■ **EXERCISE**: Exactly the lines from the one containing "Continue the FreeCAD" through the one containing "set their values." must be returned; include both ends and nothing else.

■ **PROVIDED DATA**:
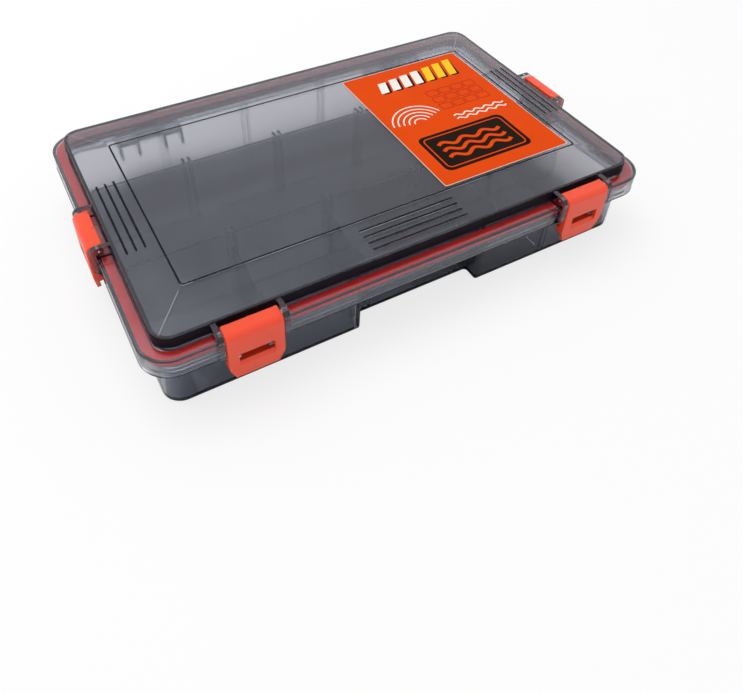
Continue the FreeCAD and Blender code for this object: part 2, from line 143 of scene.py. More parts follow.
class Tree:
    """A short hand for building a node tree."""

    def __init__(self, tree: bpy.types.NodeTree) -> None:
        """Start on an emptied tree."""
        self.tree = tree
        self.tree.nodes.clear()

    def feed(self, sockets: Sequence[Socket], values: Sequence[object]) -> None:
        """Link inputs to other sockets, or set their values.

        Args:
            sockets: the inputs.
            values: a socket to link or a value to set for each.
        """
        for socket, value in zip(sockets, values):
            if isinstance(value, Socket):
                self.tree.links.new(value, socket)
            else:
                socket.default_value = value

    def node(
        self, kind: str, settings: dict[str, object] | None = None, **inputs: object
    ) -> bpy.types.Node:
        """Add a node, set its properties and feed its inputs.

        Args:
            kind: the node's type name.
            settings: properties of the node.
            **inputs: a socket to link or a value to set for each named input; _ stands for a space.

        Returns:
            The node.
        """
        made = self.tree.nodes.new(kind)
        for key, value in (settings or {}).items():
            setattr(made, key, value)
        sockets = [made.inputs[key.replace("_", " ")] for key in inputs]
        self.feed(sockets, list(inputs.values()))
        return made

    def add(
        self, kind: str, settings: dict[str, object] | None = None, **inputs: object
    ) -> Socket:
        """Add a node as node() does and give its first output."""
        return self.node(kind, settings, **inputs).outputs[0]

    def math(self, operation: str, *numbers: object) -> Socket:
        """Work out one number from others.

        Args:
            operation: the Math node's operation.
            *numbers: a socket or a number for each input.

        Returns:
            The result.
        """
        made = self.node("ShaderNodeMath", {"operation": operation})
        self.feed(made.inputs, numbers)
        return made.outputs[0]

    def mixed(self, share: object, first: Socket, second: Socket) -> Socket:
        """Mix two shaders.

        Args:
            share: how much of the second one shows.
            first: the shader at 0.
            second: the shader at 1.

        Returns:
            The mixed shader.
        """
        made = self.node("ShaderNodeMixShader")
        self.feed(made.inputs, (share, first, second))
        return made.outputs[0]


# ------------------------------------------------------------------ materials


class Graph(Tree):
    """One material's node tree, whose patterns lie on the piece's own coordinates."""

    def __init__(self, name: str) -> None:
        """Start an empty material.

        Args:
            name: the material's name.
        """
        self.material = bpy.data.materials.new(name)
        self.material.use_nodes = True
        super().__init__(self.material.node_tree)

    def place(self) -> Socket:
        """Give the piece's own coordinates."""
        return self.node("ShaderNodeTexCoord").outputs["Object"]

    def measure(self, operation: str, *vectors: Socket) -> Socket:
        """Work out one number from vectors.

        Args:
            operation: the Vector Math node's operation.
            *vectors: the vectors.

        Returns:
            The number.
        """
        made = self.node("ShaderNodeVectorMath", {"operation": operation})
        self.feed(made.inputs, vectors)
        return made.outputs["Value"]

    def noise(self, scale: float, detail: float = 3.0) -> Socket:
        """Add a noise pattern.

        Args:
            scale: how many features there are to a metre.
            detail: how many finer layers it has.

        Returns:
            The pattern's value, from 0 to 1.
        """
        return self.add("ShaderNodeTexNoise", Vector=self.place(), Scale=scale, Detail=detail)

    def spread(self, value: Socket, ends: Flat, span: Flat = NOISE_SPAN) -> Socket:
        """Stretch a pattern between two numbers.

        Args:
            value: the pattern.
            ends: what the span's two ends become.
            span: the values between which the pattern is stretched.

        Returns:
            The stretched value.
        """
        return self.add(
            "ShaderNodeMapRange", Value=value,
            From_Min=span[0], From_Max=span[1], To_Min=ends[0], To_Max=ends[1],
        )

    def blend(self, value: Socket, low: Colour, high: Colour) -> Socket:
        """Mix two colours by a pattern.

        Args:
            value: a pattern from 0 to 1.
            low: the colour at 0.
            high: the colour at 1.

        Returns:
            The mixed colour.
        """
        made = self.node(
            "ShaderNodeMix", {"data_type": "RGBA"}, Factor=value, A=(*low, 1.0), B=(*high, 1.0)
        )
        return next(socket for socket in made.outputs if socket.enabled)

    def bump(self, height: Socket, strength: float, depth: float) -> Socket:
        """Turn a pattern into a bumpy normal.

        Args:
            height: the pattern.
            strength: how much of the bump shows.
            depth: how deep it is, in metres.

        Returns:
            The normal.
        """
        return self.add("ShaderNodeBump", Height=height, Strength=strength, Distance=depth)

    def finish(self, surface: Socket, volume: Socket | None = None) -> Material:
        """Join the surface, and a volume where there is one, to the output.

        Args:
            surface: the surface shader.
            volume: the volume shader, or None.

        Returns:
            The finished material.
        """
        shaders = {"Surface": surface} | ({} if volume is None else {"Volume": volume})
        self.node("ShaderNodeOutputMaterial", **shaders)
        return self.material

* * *

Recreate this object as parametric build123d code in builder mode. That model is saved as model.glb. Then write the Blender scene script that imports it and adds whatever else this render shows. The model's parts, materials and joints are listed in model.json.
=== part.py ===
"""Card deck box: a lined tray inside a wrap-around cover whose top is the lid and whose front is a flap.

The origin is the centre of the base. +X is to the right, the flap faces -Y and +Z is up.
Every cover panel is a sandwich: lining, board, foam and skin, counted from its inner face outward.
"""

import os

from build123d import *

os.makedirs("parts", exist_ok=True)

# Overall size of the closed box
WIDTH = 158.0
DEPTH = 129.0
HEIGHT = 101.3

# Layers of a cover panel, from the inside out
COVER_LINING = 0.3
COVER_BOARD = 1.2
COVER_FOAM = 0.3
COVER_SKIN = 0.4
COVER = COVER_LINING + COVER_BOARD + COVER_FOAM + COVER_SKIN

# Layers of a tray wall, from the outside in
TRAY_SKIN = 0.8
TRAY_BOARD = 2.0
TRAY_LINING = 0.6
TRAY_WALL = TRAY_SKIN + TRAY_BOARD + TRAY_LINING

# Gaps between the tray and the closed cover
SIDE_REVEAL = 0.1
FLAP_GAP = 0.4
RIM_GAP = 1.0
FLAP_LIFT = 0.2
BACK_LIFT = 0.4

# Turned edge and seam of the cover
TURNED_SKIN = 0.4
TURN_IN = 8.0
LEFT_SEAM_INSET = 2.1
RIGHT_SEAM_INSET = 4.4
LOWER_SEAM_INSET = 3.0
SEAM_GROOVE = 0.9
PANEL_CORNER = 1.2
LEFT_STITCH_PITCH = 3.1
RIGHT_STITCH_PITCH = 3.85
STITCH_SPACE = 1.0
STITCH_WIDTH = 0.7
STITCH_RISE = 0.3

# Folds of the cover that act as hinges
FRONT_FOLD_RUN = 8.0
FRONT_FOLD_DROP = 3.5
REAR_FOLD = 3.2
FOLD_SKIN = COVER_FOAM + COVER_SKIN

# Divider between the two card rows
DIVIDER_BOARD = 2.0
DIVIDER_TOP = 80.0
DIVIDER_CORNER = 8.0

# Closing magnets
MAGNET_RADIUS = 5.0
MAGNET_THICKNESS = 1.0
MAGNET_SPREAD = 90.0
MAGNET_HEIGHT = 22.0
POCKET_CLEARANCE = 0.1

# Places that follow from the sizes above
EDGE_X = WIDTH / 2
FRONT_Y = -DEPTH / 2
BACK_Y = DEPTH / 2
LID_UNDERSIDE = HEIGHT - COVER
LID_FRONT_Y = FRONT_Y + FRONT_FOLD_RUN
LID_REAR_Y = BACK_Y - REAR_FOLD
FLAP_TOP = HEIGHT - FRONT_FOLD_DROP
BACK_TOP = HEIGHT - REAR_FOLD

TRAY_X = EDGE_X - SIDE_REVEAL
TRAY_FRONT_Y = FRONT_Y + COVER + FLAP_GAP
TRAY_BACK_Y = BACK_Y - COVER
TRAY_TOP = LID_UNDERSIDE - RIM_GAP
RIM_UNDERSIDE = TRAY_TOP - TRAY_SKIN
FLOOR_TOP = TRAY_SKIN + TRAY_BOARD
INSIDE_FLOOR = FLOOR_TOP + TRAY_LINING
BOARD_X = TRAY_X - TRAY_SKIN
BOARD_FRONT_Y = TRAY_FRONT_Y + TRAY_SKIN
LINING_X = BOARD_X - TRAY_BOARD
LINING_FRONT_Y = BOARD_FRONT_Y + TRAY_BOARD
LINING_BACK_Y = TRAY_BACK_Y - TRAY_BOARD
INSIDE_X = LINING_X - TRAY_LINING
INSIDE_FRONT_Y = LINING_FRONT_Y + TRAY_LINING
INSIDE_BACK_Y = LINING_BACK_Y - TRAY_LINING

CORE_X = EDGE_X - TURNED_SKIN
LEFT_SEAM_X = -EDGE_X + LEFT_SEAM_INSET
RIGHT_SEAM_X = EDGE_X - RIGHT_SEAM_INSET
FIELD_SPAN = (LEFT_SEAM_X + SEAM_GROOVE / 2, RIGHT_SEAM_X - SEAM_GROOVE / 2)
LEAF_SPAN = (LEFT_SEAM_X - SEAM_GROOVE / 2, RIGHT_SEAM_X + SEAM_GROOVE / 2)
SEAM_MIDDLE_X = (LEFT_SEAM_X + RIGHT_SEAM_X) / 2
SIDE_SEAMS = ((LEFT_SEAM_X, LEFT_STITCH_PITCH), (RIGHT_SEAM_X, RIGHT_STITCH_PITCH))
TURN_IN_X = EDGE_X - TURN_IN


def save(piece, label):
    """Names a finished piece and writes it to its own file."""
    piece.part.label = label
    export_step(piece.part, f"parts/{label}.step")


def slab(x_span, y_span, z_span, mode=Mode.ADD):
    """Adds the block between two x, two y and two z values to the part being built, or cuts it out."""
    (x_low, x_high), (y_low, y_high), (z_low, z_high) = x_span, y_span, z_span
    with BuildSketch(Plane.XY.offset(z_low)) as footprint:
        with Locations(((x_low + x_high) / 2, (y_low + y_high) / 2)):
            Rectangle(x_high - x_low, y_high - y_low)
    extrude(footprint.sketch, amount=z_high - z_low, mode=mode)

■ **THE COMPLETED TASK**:
Continue the FreeCAD and Blender code for this object: part 2, from line 143 of scene.py. More parts follow.
class Tree:
    """A short hand for building a node tree."""

    def __init__(self, tree: bpy.types.NodeTree) -> None:
        """Start on an emptied tree."""
        self.tree = tree
        self.tree.nodes.clear()

    def feed(self, sockets: Sequence[Socket], values: Sequence[object]) -> None:
        """Link inputs to other sockets, or set their values.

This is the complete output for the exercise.